Prospectors make things happen.
This quote by Aaron Ross speaks volumes:
If you’re in a prospecting role, your success and salary both depend on getting your foot in the door. This puts us in a tough spot because you start seeing people as numbers that you need to dial or an email that your need to send so you can get through your list.
When I first started in business development, I used to get emotional when I’d see prospects open my emails but not reply or when they said yes to a meeting but asked to reschedule which never happened after. It took me a couple months and then I finally realized:
“You’re the least of the prospect’s priorities.”
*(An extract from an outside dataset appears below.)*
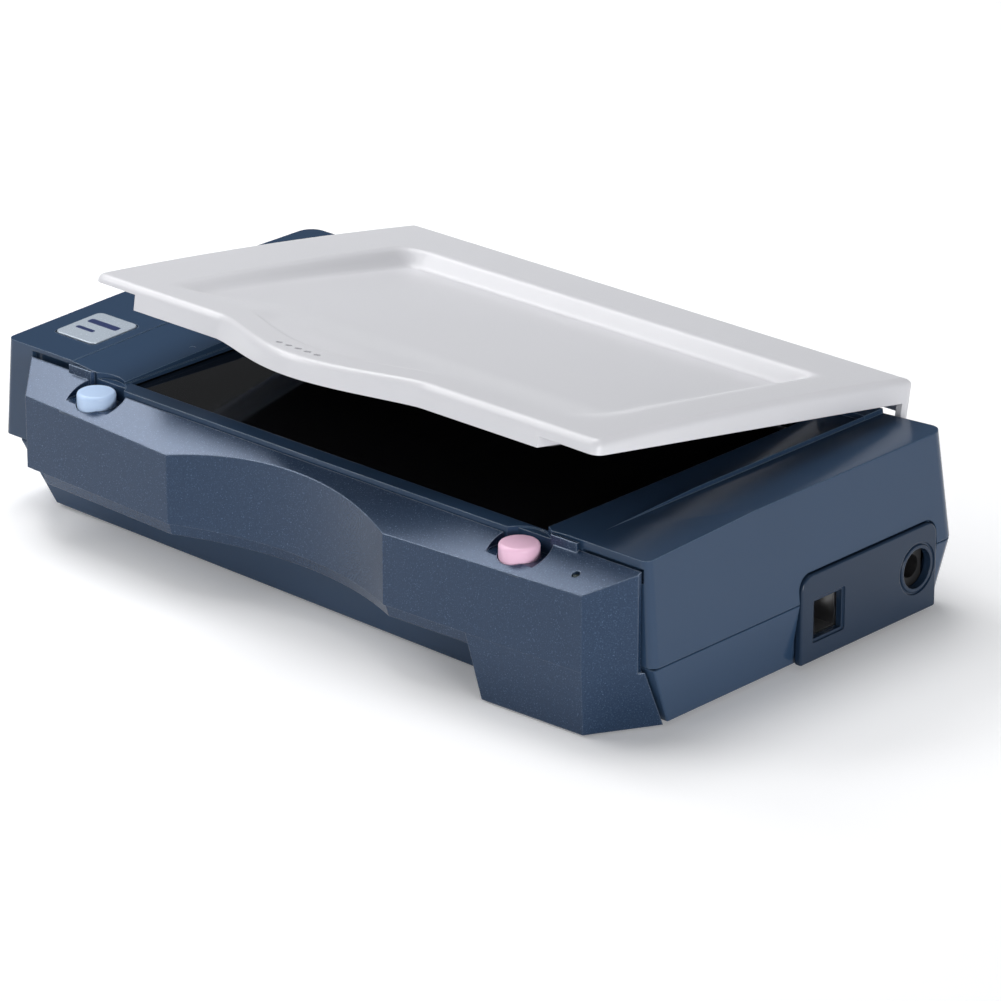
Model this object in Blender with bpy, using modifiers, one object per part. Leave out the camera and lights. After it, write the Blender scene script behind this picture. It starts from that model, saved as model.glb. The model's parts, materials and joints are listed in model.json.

They have several day to day problems that they’re trying to tackle. Even family or career related priorities can get jumbled into their mind. This means that your job as a prospector isn’t to sell them. Your job is to inform them about your product or service that could take one problem off their plate. This mindset changes everything because every email that you send or every phone call that you make will be positioned from a perspective to help make their life better.
This also means that you can’t expect them to reply to shitty outreach which is focused on your product features and how much money your company has raised. Talk about them, not you.
When they don’t reply to your emails or calls, your followup should be designed to keep your product or service top of their mind. Lot of times they’ve seen your messages but they might’ve forgot to reply to it.
It’s never personal, you’re doing your job and they’re doing theirs. Tailor your outreach on making their job easy or making them look good, it’ll do wonders.